The Rajapaksa family has been entrenched in Sri Lankan politics for decades now. Born to a political family, Mahinda Rajapaksa started his political career at the age of 21 and was elected to the house of representatives in 1970. His career saw many twists and turns until he became the Prime Minister in 2004 and the President in 2005. His popularity began to erode over time as apart from the financial corruption and mismanagement, his government, stained by its excesses during the war, addressed a dearth of investors by enthusiastically welcoming predatory investment from China. As a result of these policies, the Sri Lankan government infamously ended up defaulting on Chinese investments in the Hambantota port and gave it up to Beijing for 99 years, effectively confirming fears that the island nation had become a Chinese colony. The Rajapaksas clawed their way back to power in 2019, but the economic storm was long in the making and subsequent blows to the already embattled Sri Lankan economy were the last straw before matters turned into a full-scale crisis.

The Rajapaksas promised heavy tax cuts and delivered on them after being elected to power without considering the fiscal feasibility of such a move. It emptied the government’s already depleted coffers and to meet the gap, was followed by an overnight ban on imports of chemical fertilisers, backed by starry-eyed socialist advisors, that ran the agri-economy of the country to the ground in six months.
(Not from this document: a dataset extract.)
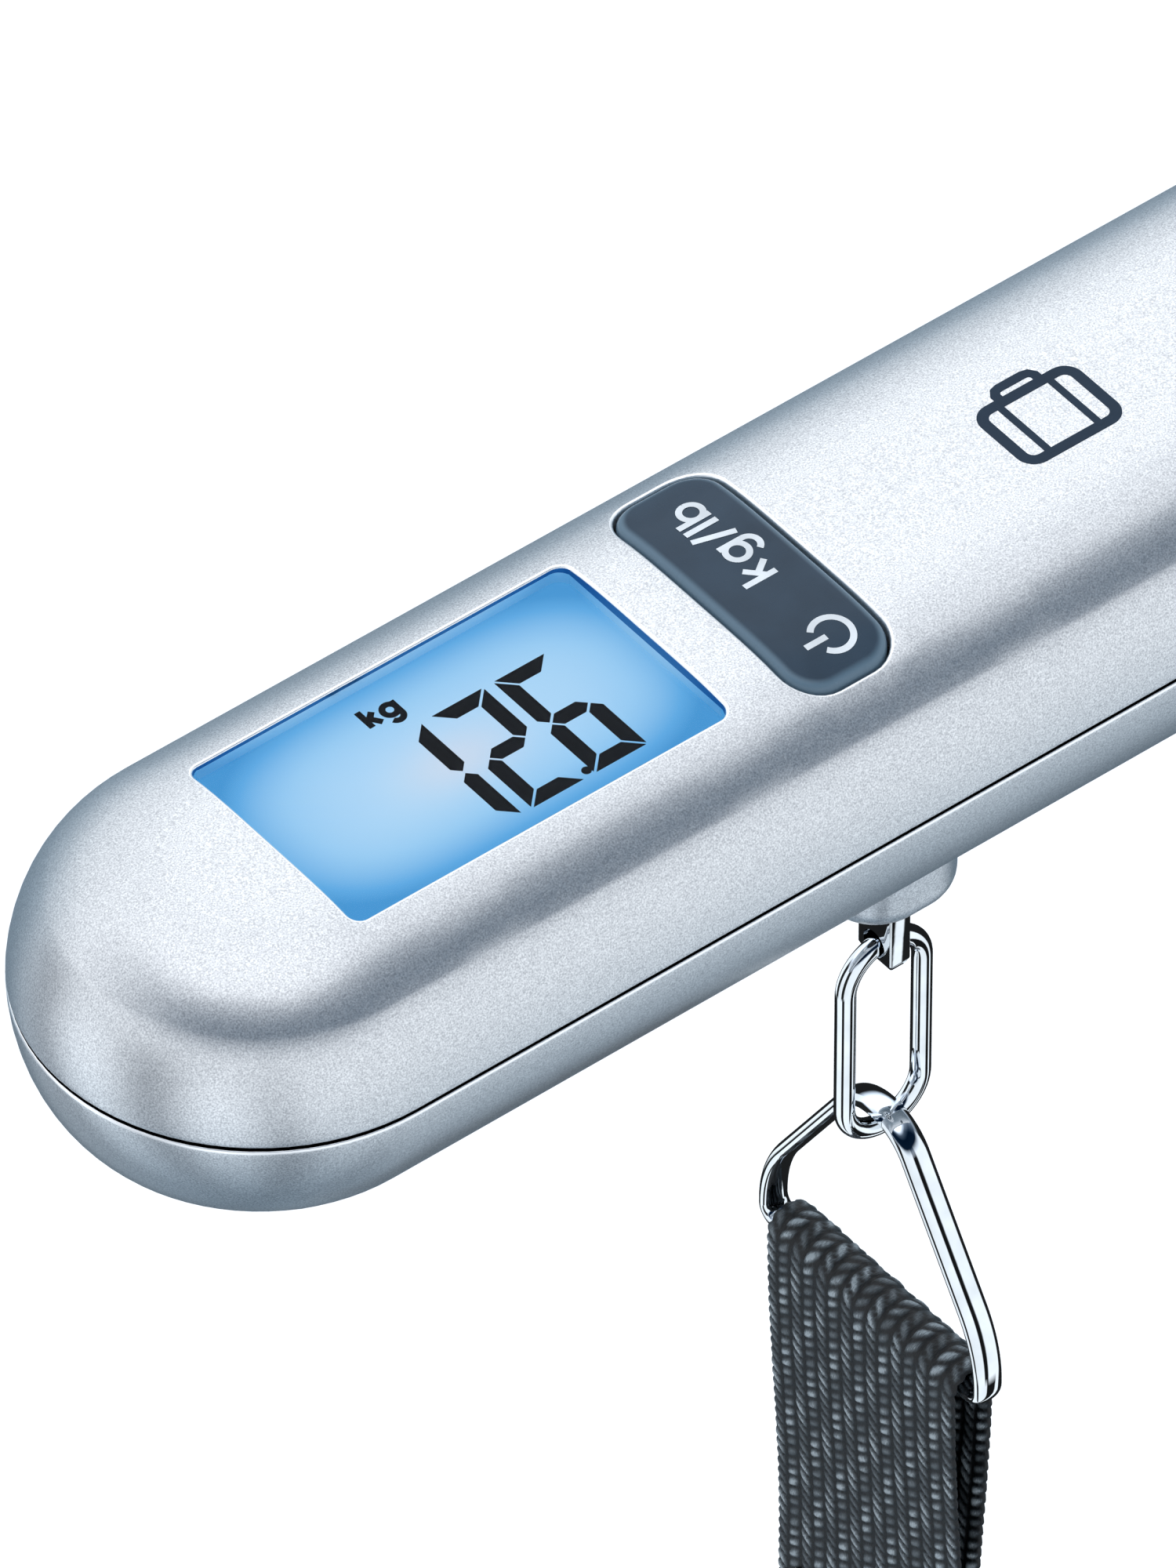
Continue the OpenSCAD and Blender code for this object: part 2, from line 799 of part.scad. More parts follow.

Then came Covid, which starved the crucial tourism industry of the island nation and it was finally the Russian invasion of Ukraine which served as the finishing blow to the little island nation. As the forex reserves dwindled under $2 billion, imports choked, currency tanked and inflation soared to unprecedented levels, the Rajapaksas’ majoritarian brand of politics has failed to appease the populace and even the Sinhalese Buddhist monks have turned hostile toward the Rajapaksa dynasty.

A tough road ahead

Sri Lanka now needs $20 billion to get out of the hole it has dug itself in. The President may fight back through force for as long as the army stands by him and buys him time to deal with the IMF for a bailout package. If Gotabaya Rajapaksa relents and resigns to give way to an interim government, this ruthless crisis may keep the Rajapaksas out of power for a long time to come. Either way, in the absence of a sturdy opposition, the island nation is at risk of being meddled with by powers like China which has so far stood watching as the crisis unfolds. A political vacuum may dash Sri Lanka’s chances of getting urgent relief and may throw it in the arms of forces inimical to India jeopardising India’s security paradigm in the Indian Ocean Region.

Sri Lanka’s twin deficit is poised to inflict prolonged suffering on the island nation’s economy. The country has its work cut out— starting with seeking a rescue package from the IMF, more credit from countries like India and China, and the restructuring of existing debt. Only then can it set along the path of undoing decades of fiscal mismanagement. Whether the Rajapaksas will outlast this process is yet to be seen but their chances are shrinking with each passing day.